• _Provided information_
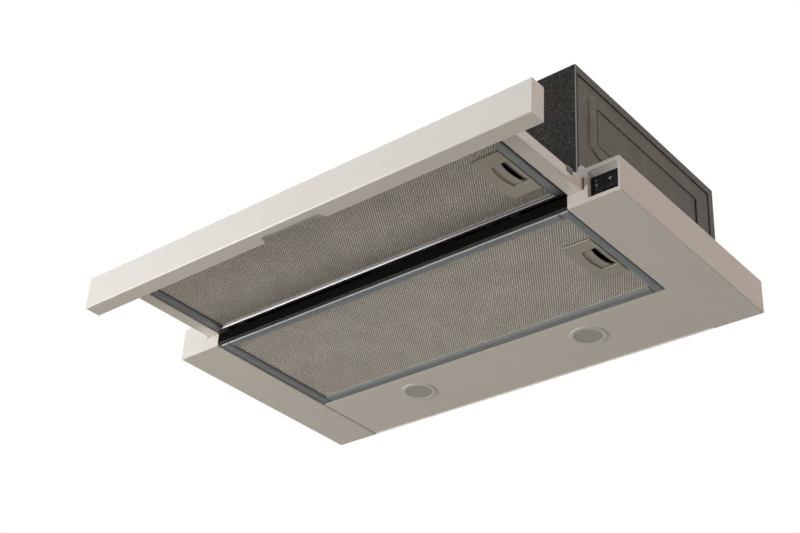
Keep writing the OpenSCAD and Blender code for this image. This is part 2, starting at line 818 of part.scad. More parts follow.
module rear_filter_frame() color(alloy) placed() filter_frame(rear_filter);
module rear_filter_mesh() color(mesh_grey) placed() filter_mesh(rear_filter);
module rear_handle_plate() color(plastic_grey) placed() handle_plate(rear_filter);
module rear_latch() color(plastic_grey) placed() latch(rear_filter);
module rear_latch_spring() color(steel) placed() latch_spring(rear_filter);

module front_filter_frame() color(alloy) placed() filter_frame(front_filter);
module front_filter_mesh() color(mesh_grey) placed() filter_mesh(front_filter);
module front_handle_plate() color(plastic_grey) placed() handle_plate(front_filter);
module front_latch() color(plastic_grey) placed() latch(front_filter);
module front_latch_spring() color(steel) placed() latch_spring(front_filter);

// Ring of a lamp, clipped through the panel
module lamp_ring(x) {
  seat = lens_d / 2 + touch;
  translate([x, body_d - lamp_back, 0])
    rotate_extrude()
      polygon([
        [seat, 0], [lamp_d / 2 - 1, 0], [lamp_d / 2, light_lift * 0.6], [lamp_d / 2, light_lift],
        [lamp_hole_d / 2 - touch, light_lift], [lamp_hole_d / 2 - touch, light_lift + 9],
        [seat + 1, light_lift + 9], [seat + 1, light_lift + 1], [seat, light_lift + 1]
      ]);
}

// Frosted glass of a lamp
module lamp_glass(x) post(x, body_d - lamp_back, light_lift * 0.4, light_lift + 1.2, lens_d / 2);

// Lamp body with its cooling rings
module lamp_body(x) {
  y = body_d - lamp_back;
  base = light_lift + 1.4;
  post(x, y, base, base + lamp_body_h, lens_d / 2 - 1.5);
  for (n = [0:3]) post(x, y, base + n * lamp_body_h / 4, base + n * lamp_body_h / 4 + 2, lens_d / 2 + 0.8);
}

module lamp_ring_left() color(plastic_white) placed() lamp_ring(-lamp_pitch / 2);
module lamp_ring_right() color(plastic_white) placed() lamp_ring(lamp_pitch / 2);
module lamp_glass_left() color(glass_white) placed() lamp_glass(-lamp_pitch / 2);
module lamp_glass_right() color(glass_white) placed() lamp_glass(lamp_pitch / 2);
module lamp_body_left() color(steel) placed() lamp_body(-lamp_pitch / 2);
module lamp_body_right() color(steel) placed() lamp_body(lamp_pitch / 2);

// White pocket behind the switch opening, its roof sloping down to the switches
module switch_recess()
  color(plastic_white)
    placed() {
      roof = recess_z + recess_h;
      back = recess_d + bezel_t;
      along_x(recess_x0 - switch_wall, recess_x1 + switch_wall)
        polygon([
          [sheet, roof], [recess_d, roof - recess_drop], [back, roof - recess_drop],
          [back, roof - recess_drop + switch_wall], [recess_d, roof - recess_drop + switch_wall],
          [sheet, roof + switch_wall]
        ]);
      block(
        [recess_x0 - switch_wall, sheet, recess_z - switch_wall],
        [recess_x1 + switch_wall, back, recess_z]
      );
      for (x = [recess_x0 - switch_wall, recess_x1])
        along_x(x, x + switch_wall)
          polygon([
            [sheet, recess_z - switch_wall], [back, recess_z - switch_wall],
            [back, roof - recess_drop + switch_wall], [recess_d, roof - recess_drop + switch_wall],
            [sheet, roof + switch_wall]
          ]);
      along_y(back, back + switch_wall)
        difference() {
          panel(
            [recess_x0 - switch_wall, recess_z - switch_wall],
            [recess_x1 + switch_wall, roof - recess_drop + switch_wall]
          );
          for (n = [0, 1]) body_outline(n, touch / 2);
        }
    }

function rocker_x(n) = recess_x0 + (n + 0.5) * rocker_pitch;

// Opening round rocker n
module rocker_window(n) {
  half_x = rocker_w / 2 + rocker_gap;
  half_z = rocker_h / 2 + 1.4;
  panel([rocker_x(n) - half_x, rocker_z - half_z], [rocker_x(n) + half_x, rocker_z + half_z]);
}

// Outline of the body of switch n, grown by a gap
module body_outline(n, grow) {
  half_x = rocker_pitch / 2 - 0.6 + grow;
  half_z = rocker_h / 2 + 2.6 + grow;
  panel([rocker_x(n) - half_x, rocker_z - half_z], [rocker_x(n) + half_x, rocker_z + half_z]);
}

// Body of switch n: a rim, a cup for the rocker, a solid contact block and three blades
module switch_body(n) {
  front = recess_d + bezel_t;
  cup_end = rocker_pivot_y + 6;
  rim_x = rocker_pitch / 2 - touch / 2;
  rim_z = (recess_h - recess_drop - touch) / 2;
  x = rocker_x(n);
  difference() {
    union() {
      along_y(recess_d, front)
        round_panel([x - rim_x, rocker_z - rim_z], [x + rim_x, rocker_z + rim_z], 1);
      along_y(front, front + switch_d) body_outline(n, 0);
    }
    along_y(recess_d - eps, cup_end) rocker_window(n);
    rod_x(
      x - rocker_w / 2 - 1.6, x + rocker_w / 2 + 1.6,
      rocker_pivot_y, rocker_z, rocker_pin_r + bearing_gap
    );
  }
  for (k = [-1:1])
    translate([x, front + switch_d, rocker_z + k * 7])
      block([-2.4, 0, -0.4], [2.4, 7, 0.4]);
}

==

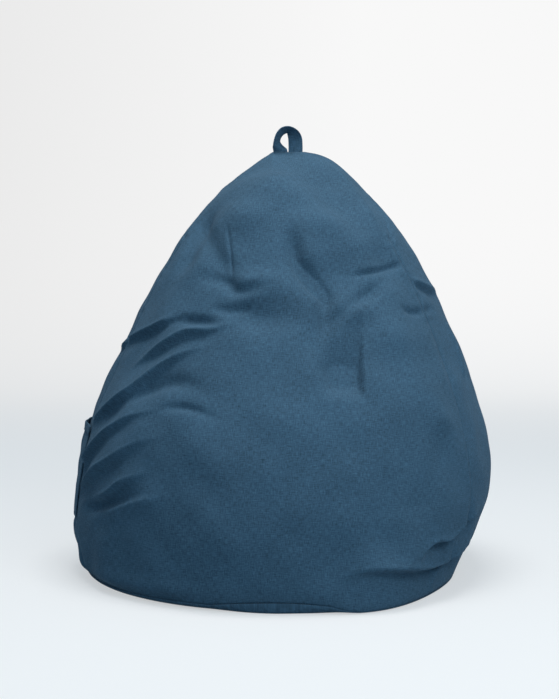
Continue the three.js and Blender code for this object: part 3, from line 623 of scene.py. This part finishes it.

• _Exercise prompt_
From the line that contains "Keep writing the" through the line that contains "module lamp_glass(x) post(x, body_d", reproduce every line exactly, both end lines included.

• _In response_
Keep writing the OpenSCAD and Blender code for this image. This is part 2, starting at line 818 of part.scad. More parts follow.
module rear_filter_frame() color(alloy) placed() filter_frame(rear_filter);
module rear_filter_mesh() color(mesh_grey) placed() filter_mesh(rear_filter);
module rear_handle_plate() color(plastic_grey) placed() handle_plate(rear_filter);
module rear_latch() color(plastic_grey) placed() latch(rear_filter);
module rear_latch_spring() color(steel) placed() latch_spring(rear_filter);

module front_filter_frame() color(alloy) placed() filter_frame(front_filter);
module front_filter_mesh() color(mesh_grey) placed() filter_mesh(front_filter);
module front_handle_plate() color(plastic_grey) placed() handle_plate(front_filter);
module front_latch() color(plastic_grey) placed() latch(front_filter);
module front_latch_spring() color(steel) placed() latch_spring(front_filter);

// Ring of a lamp, clipped through the panel
module lamp_ring(x) {
  seat = lens_d / 2 + touch;
  translate([x, body_d - lamp_back, 0])
    rotate_extrude()
      polygon([
        [seat, 0], [lamp_d / 2 - 1, 0], [lamp_d / 2, light_lift * 0.6], [lamp_d / 2, light_lift],
        [lamp_hole_d / 2 - touch, light_lift], [lamp_hole_d / 2 - touch, light_lift + 9],
        [seat + 1, light_lift + 9], [seat + 1, light_lift + 1], [seat, light_lift + 1]
      ]);
}

// Frosted glass of a lamp
module lamp_glass(x) post(x, body_d - lamp_back, light_lift * 0.4, light_lift + 1.2, lens_d / 2);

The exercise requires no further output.